Date: 2026-05-13 UTC
Author: software-architect
Refs: #2021, #2028, #2029, #2030, #2031
Governing decisions: [[project_language_tier_philosophy]], [[project_queue_identity_service]], ADR-0076
ADRs produced: ADR-0085, ADR-0086, ADR-0087
1. Context
Queue is the first tier-1 C++ service per [[project_language_tier_philosophy]]. It owns customer source-of-truth, RBAC, sessions, audit, and Stripe billing per [[project_queue_identity_service]]. The decision to build in C++ was made explicitly and correctly (ADR-0076): quality over timeline, no planned rewrite.

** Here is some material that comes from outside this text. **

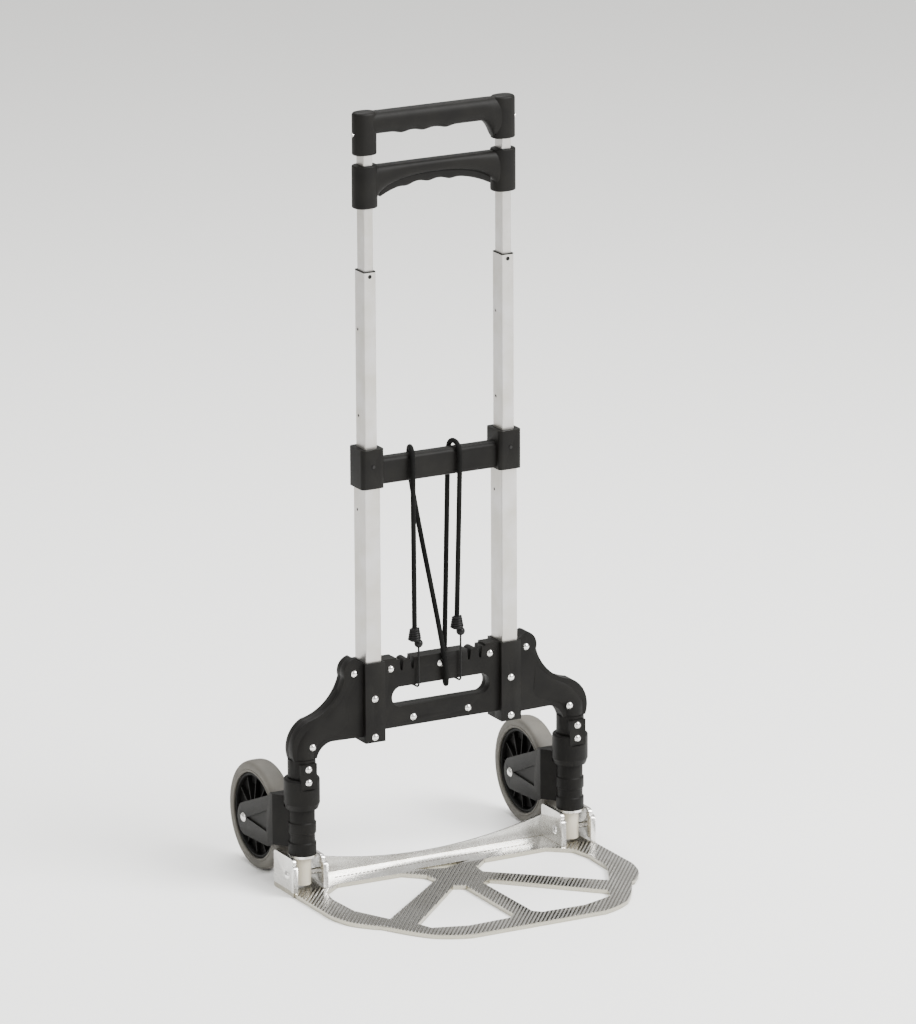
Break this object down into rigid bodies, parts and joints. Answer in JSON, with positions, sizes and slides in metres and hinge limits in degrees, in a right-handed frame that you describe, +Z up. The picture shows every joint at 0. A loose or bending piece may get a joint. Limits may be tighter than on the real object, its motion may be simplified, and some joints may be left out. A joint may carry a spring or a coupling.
{
  "type": "folding hand truck",
  "caption": "Folding luggage hand truck with telescoping handle, fold-up cast toe plate, swing-in wheels and a bungee cord.",
  "frame": {"origin": "centre of the footprint at floor level, unfolded with the handle fully extended", "axes": "+Z up, +X to the right seen from the front, -Y towards the toe plate's front edge, +Y towards the wheels"},
  "size_m": [0.476, 0.4782, 1.06],
  "materials": {
    "anodised_tube": "satin anodised",
    "cast_plate": "bright cast, machine polished",
    "black_nylon": "moulded glass-filled nylon, satin",
    "rim_nylon": "moulded nylon, satin",
    "grey_tyre": "thermoplastic rubber, matt",
    "cream_nylon": "natural nylon, smooth",
    "bright_steel": "bright plated",
    "black_steel": "black oxide",
    "cord_braid": "braided cover over elastic",
    "coated_wire": "black vinyl-coated wire"
  },
  "bodies": {
    "frame": {"base_front_shell": "black_nylon", "base_rear_shell": "black_nylon", "base_rivets": "bright_steel", "left_outer_tube": "anodised_tube", "right_outer_tube": "anodised_tube", "tube_bracket": "black_nylon", "bracket_screws": "black_steel", "left_post_ring": "black_nylon", "right_post_ring": "black_nylon", "left_post_pin": "bright_steel", "right_post_pin": "bright_steel", "left_thrust_disc": "cast_plate", "right_thrust_disc": "cast_plate", "left_hinge_barrel": "cream_nylon", "right_hinge_barrel": "cream_nylon", "bungee_cord": "cord_braid", "left_cord_ferrule": "coated_wire", "left_cord_bead": "coated_wire", "left_cord_hook": "coated_wire", "right_cord_ferrule": "coated_wire", "right_cord_bead": "coated_wire", "right_cord_hook": "coated_wire"},
    "middle_stage": {"left_middle_tube": "anodised_tube", "right_middle_tube": "anodised_tube", "left_stage_bush": "black_nylon", "right_stage_bush": "black_nylon", "middle_tube_plugs": "cream_nylon"},
    "inner_stage": {"left_inner_tube": "anodised_tube", "right_inner_tube": "anodised_tube", "inner_tube_plugs": "cream_nylon", "release_front_shell": "black_nylon", "release_rear_shell": "black_nylon", "top_handle": "black_nylon", "handle_screws": "bright_steel"},
    "release": {"release_trigger": "black_nylon", "release_rods": "bright_steel", "release_springs": "bright_steel"},
    "left_lock": {"left_lock_pin": "bright_steel"},
    "right_lock": {"right_lock_pin": "bright_steel"},
    "toe": {"toe_plate": "cast_plate", "left_hinge_bolt": "bright_steel", "left_hinge_nut": "bright_steel", "right_hinge_bolt": "bright_steel", "right_hinge_nut": "bright_steel"},
    "left_fork": {"left_wheel_fork": "black_nylon", "left_fork_bush": "cream_nylon", "left_axle_bolt": "bright_steel", "left_axle_nut": "bright_steel"},
    "left_wheel": {"left_tyre": "grey_tyre", "left_rim": "rim_nylon", "left_wheel_bushes": "cream_nylon"},
    "right_fork": {"right_wheel_fork": "black_nylon", "right_fork_bush": "cream_nylon", "right_axle_bolt": "bright_steel", "right_axle_nut": "bright_steel"},
    "right_wheel": {"right_tyre": "grey_tyre", "right_rim": "rim_nylon", "right_wheel_bushes": "cream_nylon"}
  },
  "joints": [
    {"name": "middle_slide", "type": "slide", "parent": "frame", "child": "middle_stage", "axis": [0, 0, -1], "range_m": [0, 0.24]},
    {"name": "inner_slide", "type": "slide", "parent": "middle_stage", "child": "inner_stage", "axis": [0, 0, -1], "range_m": [0, 0.083]},
    {"name": "trigger_squeeze", "type": "slide", "parent": "inner_stage", "child": "release", "axis": [0, 0, 1], "range_m": [0, 0.006], "stiffness_N_per_m": 400, "springref_m": -0.006, "deforming": ["release_springs"]},
    {"name": "left_lock_slide", "type": "slide", "parent": "inner_stage", "child": "left_lock", "axis": [-1, 0, 0], "range_m": [0, 0.0015]},
    {"name": "right_lock_slide", "type": "slide", "parent": "inner_stage", "child": "right_lock", "axis": [1, 0, 0], "range_m": [0, 0.0015]},
    {"name": "toe_fold", "type": "hinge", "parent": "frame", "child": "toe", "pos_m": [0, 0.0469, 0.025], "axis": [-1, 0, 0], "range_deg": [0, 85]},
    {"name": "left_fork_swing", "type": "hinge", "parent": "frame", "child": "left_fork", "pos_m": [-0.2055, 0.0469, 0.1], "axis": [0, 0, -1], "range_deg": [0, 90]},
    {"name": "left_wheel_spin", "type": "hinge", "parent": "left_fork", "child": "left_wheel", "pos_m": [-0.2055, 0.1641, 0.075], "axis": [1, 0, 0], "continuous": true},
    {"name": "right_fork_swing", "type": "hinge", "parent": "frame", "child": "right_fork", "pos_m": [0.2055, 0.0469, 0.1], "axis": [0, 0, 1], "range_deg": [0, 90]},
    {"name": "right_wheel_spin", "type": "hinge", "parent": "right_fork", "child": "right_wheel", "pos_m": [0.2055, 0.1641, 0.075], "axis": [1, 0, 0], "continuous": true}
  ],
  "couplings": [
    {"joint": "left_fork_swing", "follows": "toe_fold", "ratio": 1.0588},
    {"joint": "right_fork_swing", "follows": "toe_fold", "ratio": 1.0588},
    {"joint": "left_lock_slide", "follows": "trigger_squeeze", "ratio": 0.25},
    {"joint": "right_lock_slide", "follows": "trigger_squeeze", "ratio": 0.25}
  ]
}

On 2026-05-13 UTC, three back-to-back vcpkg/Dockerfile bugs surfaced during the first staging deploy attempt for #2021. Each required a full Docker build (~20 minutes) to discover and fix. A fourth bug class remains unconfirmed without further investigation. This document:
- Analyzes the incident and its process root cause.

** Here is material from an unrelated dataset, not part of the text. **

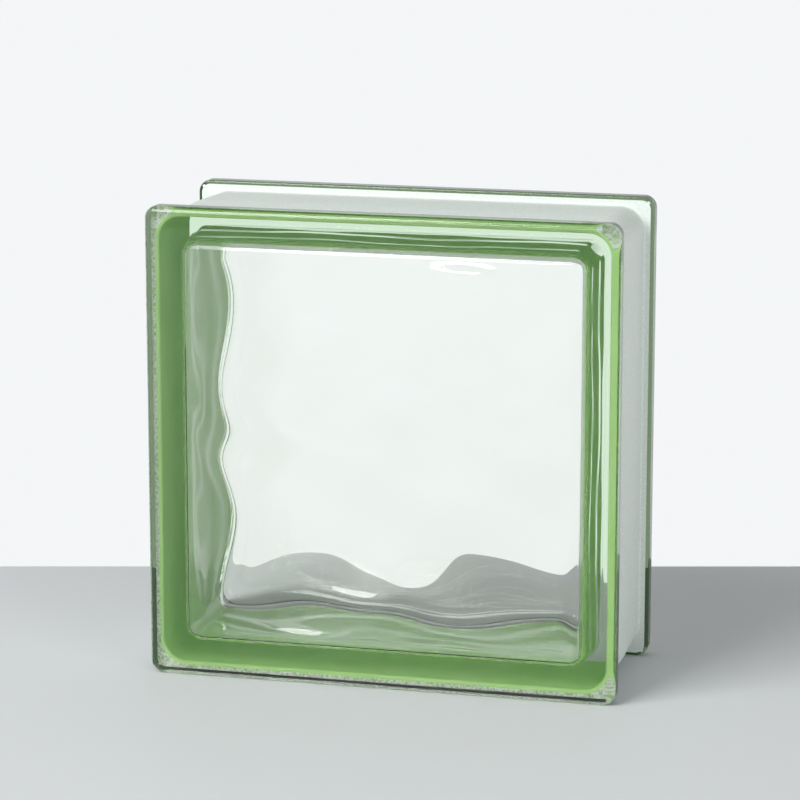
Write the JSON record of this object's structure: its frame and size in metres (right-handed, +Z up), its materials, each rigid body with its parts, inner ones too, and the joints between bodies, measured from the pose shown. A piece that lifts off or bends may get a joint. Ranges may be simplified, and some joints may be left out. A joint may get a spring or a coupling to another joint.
{
  "type": "hollow glass block",
  "caption": "Square hollow glass block with wavy inner pane faces, a recessed mortar groove round its edge and a green-backed white edge coating.",
  "frame": {"origin": "centre of the footprint on the level floor, midway between the two faces", "axes": "+Z up, +Y through the block from the front face to the back face, +X along the faces to the right"},
  "size_m": [0.19, 0.08, 0.19],
  "materials": {
    "glass": "smooth pressed soda-lime glass, faintly green",
    "edge_coating": "matt sprayed coating, white outside and green against the glass"
  },
  "bodies": {
    "root": {"front_shell": "glass", "back_shell": "glass", "edge_coating": "edge_coating"}
  },
  "joints": []
}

- Classifies the full failure taxonomy for this class of bug.
- Establishes dep-pinning discipline for Queue and all future tier-1 C++ services.
- Specifies the CI guard (#2030) that closes the detection gap.
- Names the current remediation path.
- Answers whether the Queue C++ scaffold is fundamentally sound.
- Defines how this discipline propagates to future tier-1 services.
This is a process and culture review as much as a technical one. The bugs themselves were trivial to fix. The problem is that they should not have reached a deploy attempt.
2. Invariants
These TradeMasterAPI invariants are material to this review:
| # | Invariant |
|---|---|
| I-1 | Audit trail for every state change. vcpkg.json is a build contract. A change that has not been locally validated before PR open is a state change without verification — the equivalent of an unreviewed schema migration. |
| I-2 | No stored credentials. Not directly implicated here, but the same discipline that prevents credential drift prevents dependency contract drift. |
| I-3 | Paper-first gating. Analogously: build-first gating. A vcpkg.json that has never been run through vcpkg install is analogous to a strategy that has never run in paper mode. It cannot be deployed in production state. |
Additional process invariant added by this review:
P-1: A vcpkg.json must be verified against its pinned builtin-baseline via a clean vcpkg install in a fresh container before any PR that touches it is opened. No exceptions. No fix-forward.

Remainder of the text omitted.